好き勝手なことをさせてもらっているのに、娘の成功を疑わず、文句のひとつも言わずに応援しつづけてくれた両親。
「いつでも飛び立てるように」と、母はシングルの布団一式を用意してくれていた。
「この布団、使うことあるんかな…」
ぜったいにスチュワーデスになるという固い気持ちと、家族に対する申し訳ない気持ち。
あまりにも報いがないので、後者の気持ちのほうが大きくなってきていた。
こんど落ちたら、いさぎよくあきらめよう。
命がけの採用試験
そんなとき。
めったに募集をかけないヨーロッパ系航空会社が、若干名の人員補充を発表した。
わたしは学院長の推薦をもらい、面接にこぎつけた。
五次試験まであったので、そのつど大阪から東京まで行くのはとてもたいへんだった。
何次面接のときだったか。
あれは、阪神淡路大震災のすぐあと。
余震で新幹線が止まってしまい、心臓もいっしょに止まりそうになったのを覚えている。
携帯もない時代だったので、車内に備え付けの公衆電話から連絡をして、事なきを得た。
最終審査では、「200メートルをノンストップで泳ぐ」という水泳テストが課された。
速さを競うものではなく、体力と精神力をはかるものだ。
とにかく、足をつかずに泳ぎきればいい。
出だしは順調。
これさえ終われば、あとは身体検査を残すのみ。
わたしは意気揚々と、大海の中を進んでいった。
だが「あと一本」というところで、足がつってしまう事態に!
もはやこれまで…と焦ったが、ここで立ってしまっては、いままでの努力がほんとうに「水の泡」(シャレにならん!)
最後の力をふりしぼり、片足で泳ぎきって、プールサイドに手をついた。
そこには、見たことのない青空が広がっていた。
そして現在
母が用意してくれていた布団とともに上京し、東京をベースにヨーロッパへとフライトする人生がはじまった。
かくして、夢の職業につくことができたが、仕事は夢だけではつとまらない。
のろまで要領の悪いわたしは、素質がないと何度落ち込んだことか。
それでも二十年以上つづいているということは、それなりに向いているのかなと最近になって思う。
それぞれの空を
飛行機を見に、よく伊丹まで車を走らせてくれた彼。
同じ空を見上げては、いくつもの夜を語り明かした。
現在彼は、某大手エアラインの機長として活躍されている。
奇しくも同じ業界で働くことになったけれど、その後もふたりの空が交わることはなかった。
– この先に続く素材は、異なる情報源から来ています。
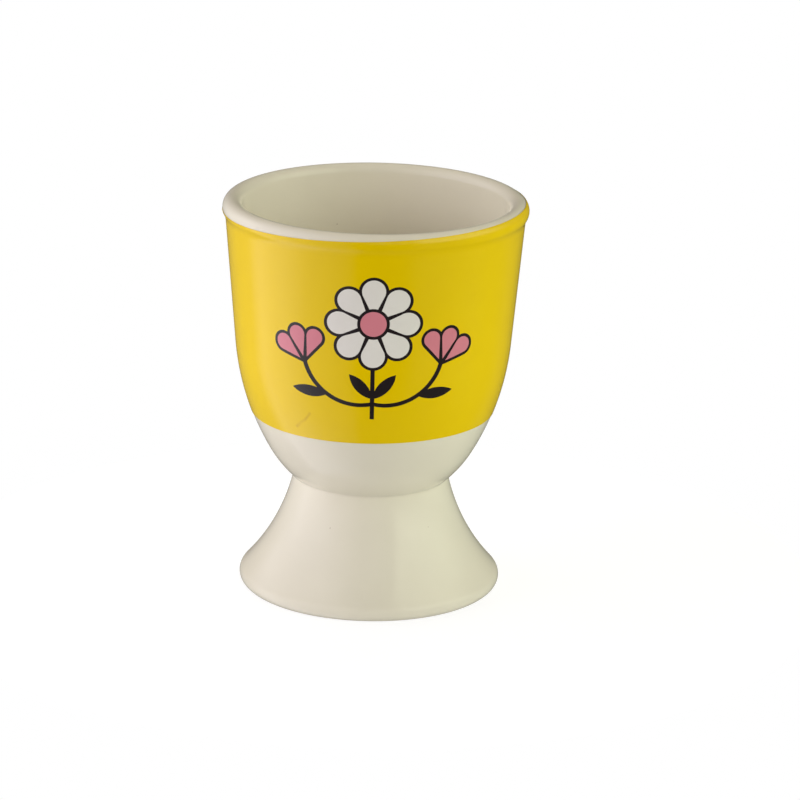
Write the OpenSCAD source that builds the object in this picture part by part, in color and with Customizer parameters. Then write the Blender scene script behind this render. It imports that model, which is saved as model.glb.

思えば、彼との別れも、わたしの転機のひとつだったかもしれない。
空港のロビーで、日本人のパイロットとすれ違うたび、もしかしてと振り返る。
でも、そこに彼の姿はない。
踵を返してゲートへ向かう。
自分自身の空を飛ぶために。
いまのわたしにできるのは、彼の飛ぶ空がいつも視界良好であれと、祈ることだけだ。